Scripts that build objects:
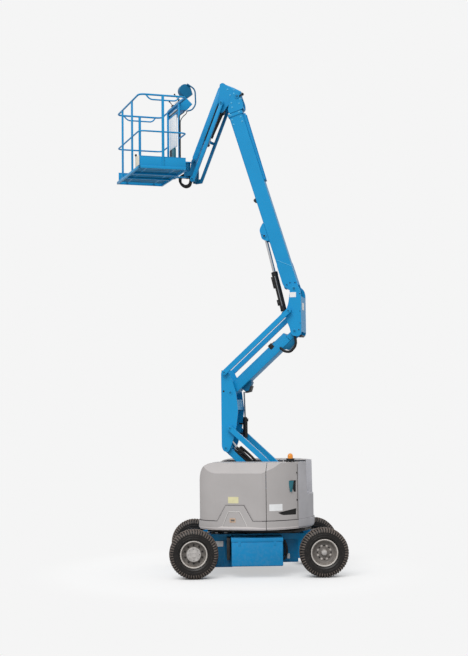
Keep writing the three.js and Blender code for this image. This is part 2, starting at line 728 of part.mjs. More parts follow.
function midPivotSolid() {
  const outline = outlineOf([
    [-62, 22], [-30, -48], [44, -56], [96, 67], [165, 318], [195, 569], [165, 840],
    [112, 1009], [46, 1146], [10, 1184], [-40, 1176], [-62, 1136],
  ], 30);
  drilled(outline, [[-24, 856, 15]]);
  const plates = bothSides(lane.plate).map((y) => plateAcross(outline, y));
  const inner = lane.plate[0] + 1;
  const frontWeb = block([-60, -48], [-inner, inner], [70, 780]);
  const crossWeb = block([-50, 150], [-inner, inner], [575, 587]);
  const rearWeb = plateAcross(outlineOf([[138, 575], [182, 575], [172, 728], [158, 728]]), [-inner, inner]);
  const armPins = [[0, 0], [upperArmPin.x, upperArmPin.z]].map(([x, z]) =>
    barAcross(armPin, x, z, [-lane.plate[1] - 4, lane.plate[1] + 4]));
  const stubs = [[linkOffset.x, linkOffset.z], [upperLinkPin.x, upperLinkPin.z]].flatMap(([x, z]) =>
    bothSides([lane.plate[0], lane.link[1] + 2]).map((y) => barAcross(linkPin, x, z, y)));
  const lugOutline = outlineOf([
    [-52, liftEye.z - 50], [liftEye.x + 20, liftEye.z - 42], [liftEye.x + 44, liftEye.z],
    [liftEye.x + 20, liftEye.z + 42], [-52, liftEye.z + 90],
  ], 18);
  const lugs = bothSides(lane.lug).map((y) => plateAcross(lugOutline, y));
  return join(plates, frontWeb, crossWeb, rearWeb, armPins, stubs, lugs);
}
place(mid, 'mid_pivot', midPivotSolid(), finish.bluePaint);

// Three hoses that stand behind the far plate's edge, in two clamps.
function midHoses() {
  const { radius, pitch, firstX, span, clampZ } = midHose;
  const y = (lane.plate[0] + lane.plate[1]) / 2;
  const lines = [0, 1, 2].map((i) => barUp(radius, firstX + i * pitch, y, span, 8));
  const clamps = clampZ.map(([x, z]) =>
    block([x, firstX + 2 * pitch + radius + 2], [y - radius - 1, y + radius + 1], [z - 9, z + 9]));
  return join(lines, clamps);
}
place(mid, 'mid_hose', midHoses(), finish.blackSteel);

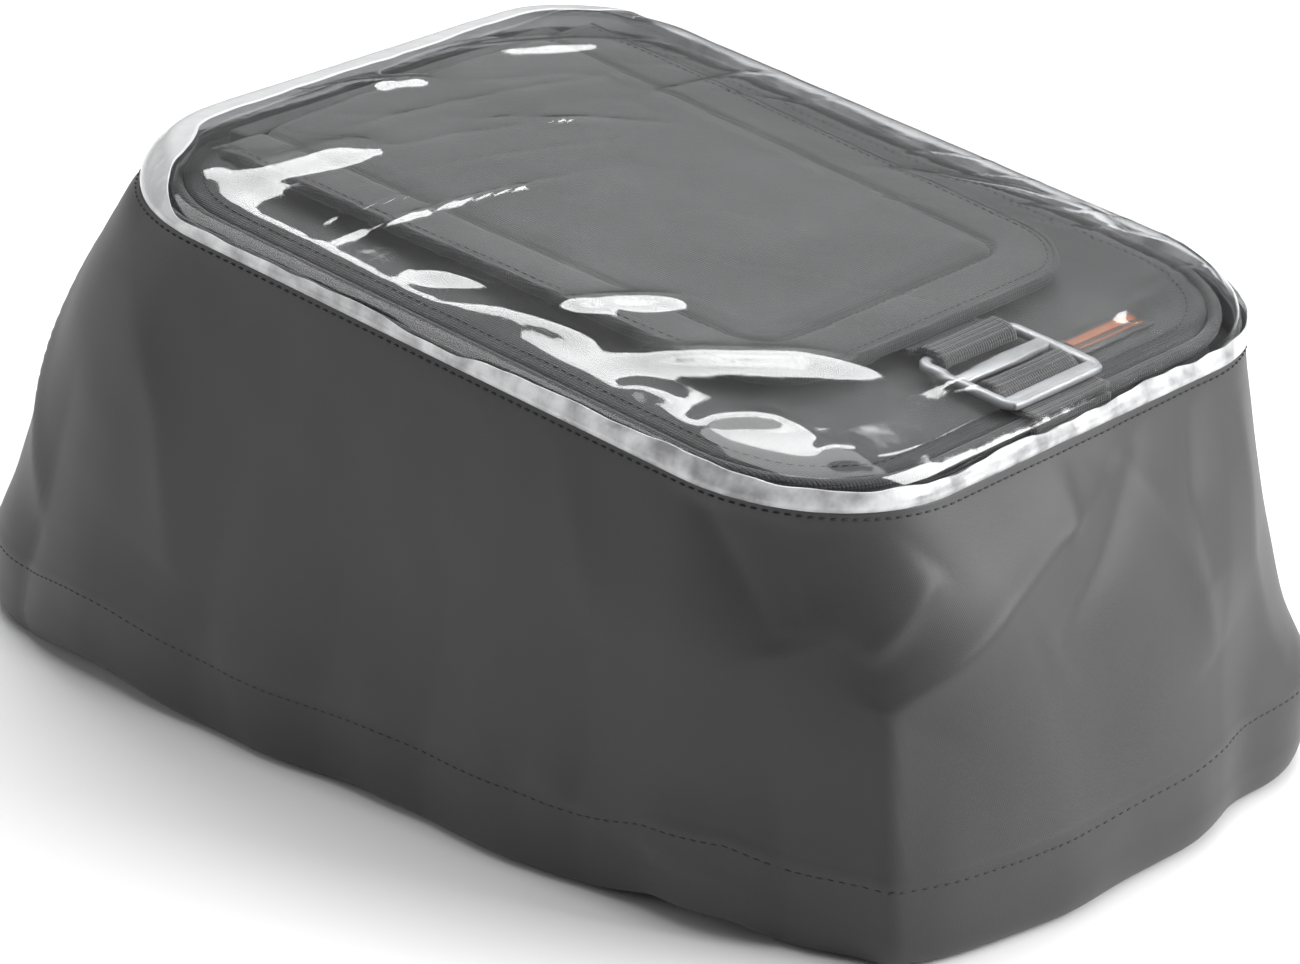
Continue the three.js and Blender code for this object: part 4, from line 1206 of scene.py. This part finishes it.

- _Written task_:
Copy out only the lines running from the beginning of the data to the line with "place(mid, 'mid_pivot', midPivotSolid(), finish.bluePaint);", both ends included.

- _Answer below_:
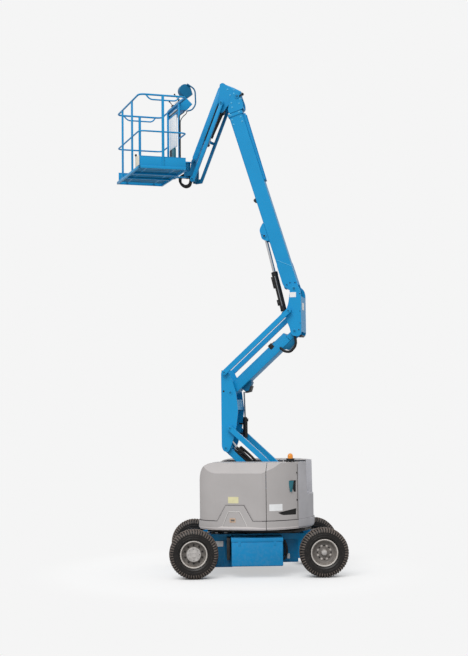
Keep writing the three.js and Blender code for this image. This is part 2, starting at line 728 of part.mjs. More parts follow.
function midPivotSolid() {
  const outline = outlineOf([
    [-62, 22], [-30, -48], [44, -56], [96, 67], [165, 318], [195, 569], [165, 840],
    [112, 1009], [46, 1146], [10, 1184], [-40, 1176], [-62, 1136],
  ], 30);
  drilled(outline, [[-24, 856, 15]]);
  const plates = bothSides(lane.plate).map((y) => plateAcross(outline, y));
  const inner = lane.plate[0] + 1;
  const frontWeb = block([-60, -48], [-inner, inner], [70, 780]);
  const crossWeb = block([-50, 150], [-inner, inner], [575, 587]);
  const rearWeb = plateAcross(outlineOf([[138, 575], [182, 575], [172, 728], [158, 728]]), [-inner, inner]);
  const armPins = [[0, 0], [upperArmPin.x, upperArmPin.z]].map(([x, z]) =>
    barAcross(armPin, x, z, [-lane.plate[1] - 4, lane.plate[1] + 4]));
  const stubs = [[linkOffset.x, linkOffset.z], [upperLinkPin.x, upperLinkPin.z]].flatMap(([x, z]) =>
    bothSides([lane.plate[0], lane.link[1] + 2]).map((y) => barAcross(linkPin, x, z, y)));
  const lugOutline = outlineOf([
    [-52, liftEye.z - 50], [liftEye.x + 20, liftEye.z - 42], [liftEye.x + 44, liftEye.z],
    [liftEye.x + 20, liftEye.z + 42], [-52, liftEye.z + 90],
  ], 18);
  const lugs = bothSides(lane.lug).map((y) => plateAcross(lugOutline, y));
  return join(plates, frontWeb, crossWeb, rearWeb, armPins, stubs, lugs);
}
place(mid, 'mid_pivot', midPivotSolid(), finish.bluePaint);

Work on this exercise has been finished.